How long can you spend automating a mundane task before you're spending more time than you save?

The tricky thing: You barely notice the things that take between 1 and 15 seconds, even if you do them 50 or 100 times per day.

For me personally the big aha-moment was when I started using prettier. It showed me how frequently I spent energy on formatting code. Until then I never considered it a burden to format my code – I love well formatted code so I found that an activity worth spending my time on and always thought I would be doing that just naturally while writing code. Once I was set up to use prettier, I started writing much code in a single line and had prettier format it all for me on save. Suddenly all my mental energy was focussed on the code itself and not its formatting.

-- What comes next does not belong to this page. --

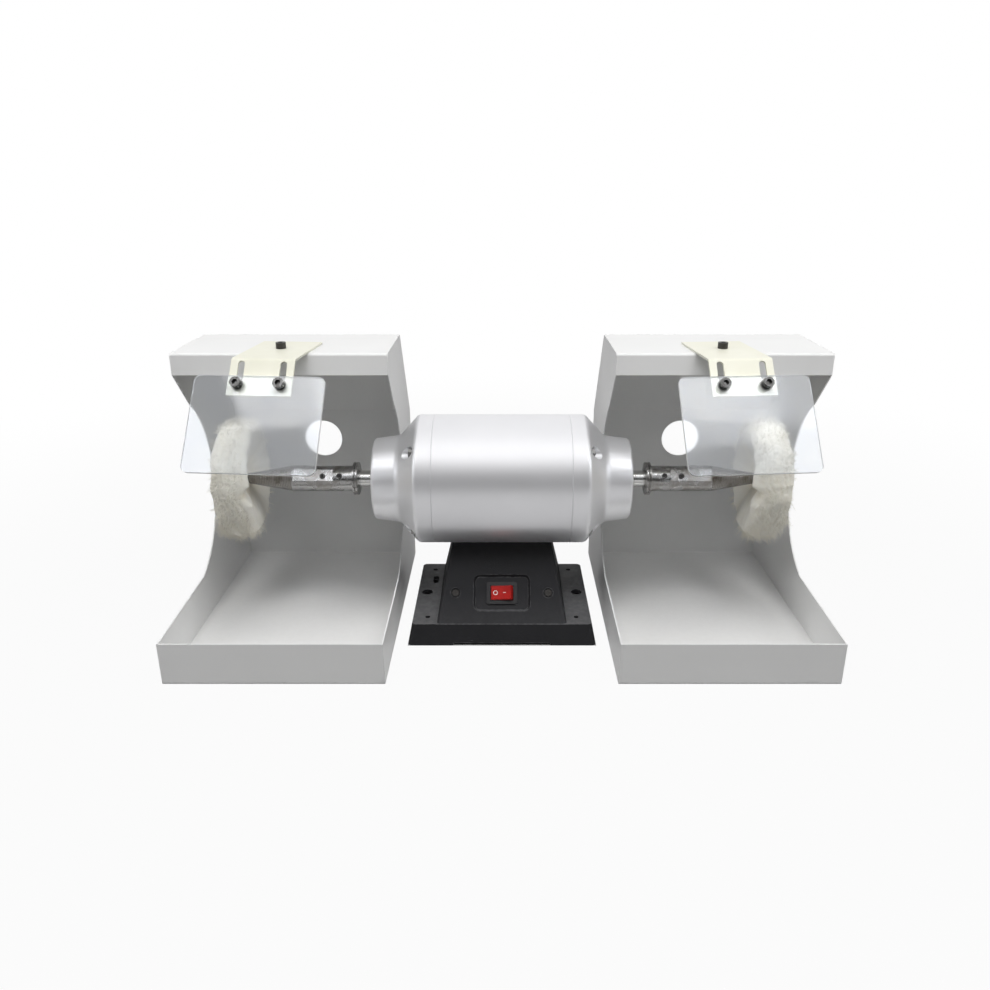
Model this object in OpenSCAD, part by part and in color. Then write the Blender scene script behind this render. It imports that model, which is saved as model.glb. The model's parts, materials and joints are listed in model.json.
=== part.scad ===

Copy & Paste Mixed With Search & Replace is not Tooling

For a while when we created a new micro-service, we would go about it the following way:

  1. copy & paste an existing deployment file
  2. search & replace the name of the micro-service
  3. adjust any additional configuration that's service specific (e.g. database connections)
  4. copy & paste this file for the other environments
  5. make environment specific adjustments
  6. wait for a code-review for someone to double-check your deployment file
  7. apply the deployment file in the test environment
  8. test if the micro-service works as expected
  9. repeat 7 and 8 for the other environments

For us a big milestone was the auto-generation of these deployment files. Suddenly it was impossible to make copy & paste mistakes. Creating "another one of those", in our case a worker deployment, was possible with zero config. A potential source of error was completely eliminated! The important thing about zero config isn't that you're avoiding a config file. It's that you're avoiding knowing about that file and making mistakes with it.

Search & Replace is easy when you need to do something once. But every time you need to repeat this process, you need to make sure you didn't miss anything and need a complete review.

Automating this process with real tooling suddenly made it easy to create a new service. Something nobody would ever need to think twice about.

Good Automation Tooling Compounds

Once the file generation was automated, it became easy to build on top of that for other things, too. Suddenly it became simple to automatically deploy the service. We gained the confidence to automatically deploy it to all environments very quickly.

Later on we would know how to automatically build different deployment files, depending on exactly what kind of service we were talking about. We were able to build on top of that to automatically update configurations for all services. And we were able to build on top of that to improve how we were handling secrets – something we had previously spent many hours debugging.

When you slowly build your toolkit, you can make sure that every helper you write does only one thing and it does it well. That allows you to compose those tools. And more importantly, it makes things easy to do that were previously hard, like creating a new micro-service.

Making the Right Thing The Easy Thing

I love taking shortcuts. If I can leave out some detail, I will. I know there are many like me. But I also know that the shortcut often has a price: You might encounter technical debt. Most of us have seen that situation when tests were skipped, but there are countless other examples when the developers new better and still took the shortcut.

Tooling can make the right thing the easy thing. The way I made sure I would write tests? I made it easier to write a test than to test my service manually! Any call would have 2 phases: input to data system and data system to output. Once I realised that, I made certain I would easily generate a JSON file for input (same file for manual and automation test!), mock the data source (this part was actual work) and use snapshot testing to check the output. 10 seconds to write a simple test case. 10 more for every corner case.

When you make the right thing the easy thing, people will go down that route.

The 3 Rules Of Bespoke Toolkits

  1. Pick a routine task
  2. Automate one and only one thing about it
  3. Do it in a way that encourages doing The Right Thing

Then Repeat.

Great packages like yargs, execa, fs-extra and many others will help you build that toolkit.